- _What is required_
Write out the data below in full. Keep it exact.

═════ Source data

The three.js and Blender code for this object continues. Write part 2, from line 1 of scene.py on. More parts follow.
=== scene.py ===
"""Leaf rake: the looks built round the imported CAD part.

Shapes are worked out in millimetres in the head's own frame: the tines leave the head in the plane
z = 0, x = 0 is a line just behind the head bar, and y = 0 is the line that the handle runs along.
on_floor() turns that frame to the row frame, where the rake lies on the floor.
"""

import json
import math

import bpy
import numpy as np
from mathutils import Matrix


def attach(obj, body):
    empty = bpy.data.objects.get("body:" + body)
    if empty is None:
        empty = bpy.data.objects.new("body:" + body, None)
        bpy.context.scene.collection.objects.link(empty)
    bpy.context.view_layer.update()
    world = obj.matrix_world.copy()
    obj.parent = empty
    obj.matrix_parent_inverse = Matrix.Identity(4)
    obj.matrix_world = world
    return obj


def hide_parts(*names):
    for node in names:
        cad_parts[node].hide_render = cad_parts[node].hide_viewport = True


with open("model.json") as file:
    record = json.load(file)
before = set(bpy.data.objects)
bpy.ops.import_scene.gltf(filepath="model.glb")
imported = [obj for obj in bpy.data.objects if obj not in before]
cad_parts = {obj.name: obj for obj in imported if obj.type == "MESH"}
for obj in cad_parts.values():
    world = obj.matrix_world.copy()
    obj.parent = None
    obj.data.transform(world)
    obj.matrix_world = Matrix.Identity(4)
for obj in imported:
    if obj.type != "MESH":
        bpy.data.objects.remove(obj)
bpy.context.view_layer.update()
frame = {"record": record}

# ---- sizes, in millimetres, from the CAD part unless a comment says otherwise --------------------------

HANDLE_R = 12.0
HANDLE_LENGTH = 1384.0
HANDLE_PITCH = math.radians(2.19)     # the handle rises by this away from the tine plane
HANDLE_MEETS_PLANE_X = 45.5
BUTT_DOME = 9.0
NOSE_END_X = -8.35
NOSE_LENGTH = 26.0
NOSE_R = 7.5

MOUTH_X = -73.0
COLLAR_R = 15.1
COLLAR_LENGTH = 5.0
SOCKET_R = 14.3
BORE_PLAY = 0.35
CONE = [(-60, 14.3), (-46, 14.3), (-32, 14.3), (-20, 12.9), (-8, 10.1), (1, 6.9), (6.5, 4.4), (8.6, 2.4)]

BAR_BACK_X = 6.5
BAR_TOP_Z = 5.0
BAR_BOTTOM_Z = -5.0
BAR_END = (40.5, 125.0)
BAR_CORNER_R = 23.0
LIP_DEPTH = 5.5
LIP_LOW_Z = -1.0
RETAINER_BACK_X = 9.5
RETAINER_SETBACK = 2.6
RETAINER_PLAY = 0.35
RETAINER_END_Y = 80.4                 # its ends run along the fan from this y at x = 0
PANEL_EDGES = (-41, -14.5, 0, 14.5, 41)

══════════

- _Solution_
The three.js and Blender code for this object continues. Write part 2, from line 1 of scene.py on. More parts follow.
=== scene.py ===
"""Leaf rake: the looks built round the imported CAD part.

Shapes are worked out in millimetres in the head's own frame: the tines leave the head in the plane
z = 0, x = 0 is a line just behind the head bar, and y = 0 is the line that the handle runs along.
on_floor() turns that frame to the row frame, where the rake lies on the floor.
"""

import json
import math

import bpy
import numpy as np
from mathutils import Matrix


def attach(obj, body):
    empty = bpy.data.objects.get("body:" + body)
    if empty is None:
        empty = bpy.data.objects.new("body:" + body, None)
        bpy.context.scene.collection.objects.link(empty)
    bpy.context.view_layer.update()
    world = obj.matrix_world.copy()
    obj.parent = empty
    obj.matrix_parent_inverse = Matrix.Identity(4)
    obj.matrix_world = world
    return obj


def hide_parts(*names):
    for node in names:
        cad_parts[node].hide_render = cad_parts[node].hide_viewport = True


with open("model.json") as file:
    record = json.load(file)
before = set(bpy.data.objects)
bpy.ops.import_scene.gltf(filepath="model.glb")
imported = [obj for obj in bpy.data.objects if obj not in before]
cad_parts = {obj.name: obj for obj in imported if obj.type == "MESH"}
for obj in cad_parts.values():
    world = obj.matrix_world.copy()
    obj.parent = None
    obj.data.transform(world)
    obj.matrix_world = Matrix.Identity(4)
for obj in imported:
    if obj.type != "MESH":
        bpy.data.objects.remove(obj)
bpy.context.view_layer.update()
frame = {"record": record}

# ---- sizes, in millimetres, from the CAD part unless a comment says otherwise --------------------------

HANDLE_R = 12.0
HANDLE_LENGTH = 1384.0
HANDLE_PITCH = math.radians(2.19)     # the handle rises by this away from the tine plane
HANDLE_MEETS_PLANE_X = 45.5
BUTT_DOME = 9.0
NOSE_END_X = -8.35
NOSE_LENGTH = 26.0
NOSE_R = 7.5

MOUTH_X = -73.0
COLLAR_R = 15.1
COLLAR_LENGTH = 5.0
SOCKET_R = 14.3
BORE_PLAY = 0.35
CONE = [(-60, 14.3), (-46, 14.3), (-32, 14.3), (-20, 12.9), (-8, 10.1), (1, 6.9), (6.5, 4.4), (8.6, 2.4)]

BAR_BACK_X = 6.5
BAR_TOP_Z = 5.0
BAR_BOTTOM_Z = -5.0
BAR_END = (40.5, 125.0)
BAR_CORNER_R = 23.0
LIP_DEPTH = 5.5
LIP_LOW_Z = -1.0
RETAINER_BACK_X = 9.5
RETAINER_SETBACK = 2.6
RETAINER_PLAY = 0.35
RETAINER_END_Y = 80.4                 # its ends run along the fan from this y at x = 0
PANEL_EDGES = (-41, -14.5, 0, 14.5, 41)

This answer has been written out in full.